→ OBJECTIVE: From the listing below, copy only the lines running from the line that contains "through the web" to the line that contains "obj.matrix_world = Matrix.Identity(4)", both included.

→ MATERIAL:
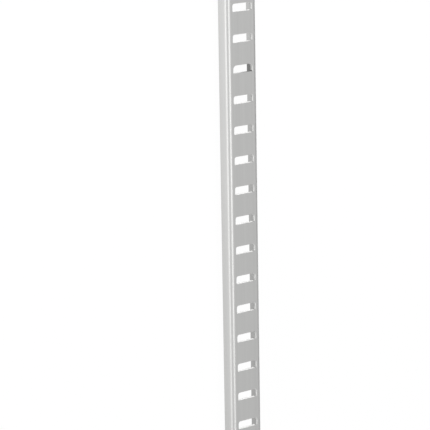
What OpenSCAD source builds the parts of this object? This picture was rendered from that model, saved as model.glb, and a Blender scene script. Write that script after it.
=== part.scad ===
// Slotted shelf pilaster strip: one length of roll formed sheet, a shallow channel with a row of slots.
// Millimetres. The strip lies on its two flange edges, slots up, length along Y, origin under its middle.

/* [Stock] */
// Cut length of the strip
strip_length = 609.6; // [304.8:12.7:1828.8]
// Width over the outside of the two flanges
strip_width = 15.9; // [14:0.1:30]
// Depth from the flange edges to the slotted face
strip_depth = 5.8; // [4.6:0.1:12]
// Thickness of the sheet
sheet_thickness = 1.2; // [0.8:0.1:1.6]
// Outside radius of the two long bends
bend_radius = 2.3; // [1.8:0.1:2.8]

/* [Slots] */
// Distance from one slot to the next
slot_pitch = 12.7; // [8:0.1:50.8]
// Width of a slot across the strip
slot_width = 9.9; // [5:0.1:9.9]
// Height of a slot along the strip
slot_height = 3.2; // [3.1:0.1:6.4]
// Radius of a slot's two upper corners
slot_upper_radius = 0.9; // [0.3:0.05:1.4]
// Radius of a slot's two lower corners
slot_lower_radius = 0.4; // [0.1:0.05:0.7]

/* [Wide-cornered slot] */
// Place of the slot with the wider upper corners, counted from the middle of the strip
wide_slot_place = 4; // [-11:1:11]
// Radius of that slot's two upper corners
wide_slot_radius = 1.6; // [0.8:0.05:1.8]

/* [Hidden] */
overcut = 1;
smooth = 48;
metal_tone = [0.72, 0.72, 0.71];

inner_radius = bend_radius - sheet_thickness;
slot_count = floor(strip_length / slot_pitch + 0.01);
first_slot_y = -(slot_count - 1) / 2 * slot_pitch;
wide_slot_number = floor(slot_count / 2) + wide_slot_place;

// Rectangle from y = 0 upwards, centred in x, with its two upper corners rounded
module round_topped(width, height, radius) {
    translate([-width / 2, 0])
        square([width, height - radius]);
    translate([radius - width / 2, 0])
        square([width - 2 * radius, height]);
    for (side = [-1, 1])
        translate([side * (width / 2 - radius), height - radius])
            circle(r = radius, $fn = smooth);
}

// Section of the channel in x and y, open at the bottom
module channel_section() {
    difference() {
        round_topped(strip_width, strip_depth, bend_radius);
        translate([0, -overcut])
            round_topped(
                strip_width - 2 * sheet_thickness,
                strip_depth - sheet_thickness + overcut,
                inner_radius
            );
    }
}

// Outline of one slot about its own middle, its upper corners rounded more than its lower ones
module slot_outline(upper_radius) {
    foot = slot_height / 4;
    translate([0, -foot]) {
        round_topped(slot_width, slot_height - foot, upper_radius);
        mirror([0, 1])
            round_topped(slot_width, foot, slot_lower_radius);
    }
}

// Punch that cuts one slot down through the web
module slot_punch(upper_radius) {
    translate([0, 0, strip_depth - bend_radius])
        linear_extrude(height = bend_radius + overcut)
            slot_outline(upper_radius);
}

module strip() {
    color(metal_tone)
        difference() {
            translate([0, strip_length / 2, 0])
                rotate([90, 0, 0])
                    linear_extrude(height = strip_length)
                        channel_section();
            for (number = [0:slot_count - 1])
                translate([0, first_slot_y + number * slot_pitch, 0])
                    slot_punch(number == wide_slot_number ? wide_slot_radius : slot_upper_radius);
        }
}

strip();
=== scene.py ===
import math
import bpy
from mathutils import Matrix, Vector


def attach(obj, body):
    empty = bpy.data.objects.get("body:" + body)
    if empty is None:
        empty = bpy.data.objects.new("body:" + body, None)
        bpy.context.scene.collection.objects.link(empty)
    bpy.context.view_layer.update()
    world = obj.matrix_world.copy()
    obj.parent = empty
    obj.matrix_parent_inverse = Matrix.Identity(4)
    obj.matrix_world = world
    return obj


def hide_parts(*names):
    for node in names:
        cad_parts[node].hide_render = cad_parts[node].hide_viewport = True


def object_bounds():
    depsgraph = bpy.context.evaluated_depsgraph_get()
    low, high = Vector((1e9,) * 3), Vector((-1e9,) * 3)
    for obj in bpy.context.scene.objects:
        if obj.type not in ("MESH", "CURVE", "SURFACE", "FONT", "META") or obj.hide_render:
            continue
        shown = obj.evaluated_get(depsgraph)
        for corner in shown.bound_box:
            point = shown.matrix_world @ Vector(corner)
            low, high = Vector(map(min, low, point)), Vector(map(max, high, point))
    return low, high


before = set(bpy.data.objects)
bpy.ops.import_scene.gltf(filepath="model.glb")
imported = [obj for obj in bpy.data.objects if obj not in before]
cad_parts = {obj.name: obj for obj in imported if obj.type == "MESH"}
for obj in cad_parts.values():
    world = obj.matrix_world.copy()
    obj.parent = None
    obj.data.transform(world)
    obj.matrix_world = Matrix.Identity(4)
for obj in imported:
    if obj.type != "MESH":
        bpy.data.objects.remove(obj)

cad_lo, cad_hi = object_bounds()
scene = bpy.context.scene
MM = 0.001

# The strip lies slots up. x goes to its right, y to its head, which is its top end on a wall, and z up.
# Sizes are in millimetres. The outer ones are the frame's, and the others are the part's own.
WIDTH, LENGTH, DEPTH = (round((high - low) / MM, 3) for low, high in zip(cad_lo, cad_hi))
SHEET = 1.2
BEND = 2.3
PITCH = 12.7
SLOT_WIDTH = 9.9
SLOT_HEIGHT = 3.2
UPPER_CORNER = 0.9
LOWER_CORNER = 0.4
WIDE_CORNER = 1.6
SLOTS = int(LENGTH / PITCH + 0.01)
WIDE_SLOT = SLOTS // 2 + 4
WIDE_SLOT_Y = (WIDE_SLOT + 0.5) * PITCH - LENGTH / 2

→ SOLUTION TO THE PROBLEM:
// Punch that cuts one slot down through the web
module slot_punch(upper_radius) {
    translate([0, 0, strip_depth - bend_radius])
        linear_extrude(height = bend_radius + overcut)
            slot_outline(upper_radius);
}

module strip() {
    color(metal_tone)
        difference() {
            translate([0, strip_length / 2, 0])
                rotate([90, 0, 0])
                    linear_extrude(height = strip_length)
                        channel_section();
            for (number = [0:slot_count - 1])
                translate([0, first_slot_y + number * slot_pitch, 0])
                    slot_punch(number == wide_slot_number ? wide_slot_radius : slot_upper_radius);
        }
}

strip();
=== scene.py ===
import math
import bpy
from mathutils import Matrix, Vector


def attach(obj, body):
    empty = bpy.data.objects.get("body:" + body)
    if empty is None:
        empty = bpy.data.objects.new("body:" + body, None)
        bpy.context.scene.collection.objects.link(empty)
    bpy.context.view_layer.update()
    world = obj.matrix_world.copy()
    obj.parent = empty
    obj.matrix_parent_inverse = Matrix.Identity(4)
    obj.matrix_world = world
    return obj


def hide_parts(*names):
    for node in names:
        cad_parts[node].hide_render = cad_parts[node].hide_viewport = True


def object_bounds():
    depsgraph = bpy.context.evaluated_depsgraph_get()
    low, high = Vector((1e9,) * 3), Vector((-1e9,) * 3)
    for obj in bpy.context.scene.objects:
        if obj.type not in ("MESH", "CURVE", "SURFACE", "FONT", "META") or obj.hide_render:
            continue
        shown = obj.evaluated_get(depsgraph)
        for corner in shown.bound_box:
            point = shown.matrix_world @ Vector(corner)
            low, high = Vector(map(min, low, point)), Vector(map(max, high, point))
    return low, high


before = set(bpy.data.objects)
bpy.ops.import_scene.gltf(filepath="model.glb")
imported = [obj for obj in bpy.data.objects if obj not in before]
cad_parts = {obj.name: obj for obj in imported if obj.type == "MESH"}
for obj in cad_parts.values():
    world = obj.matrix_world.copy()
    obj.parent = None
    obj.data.transform(world)
    obj.matrix_world = Matrix.Identity(4)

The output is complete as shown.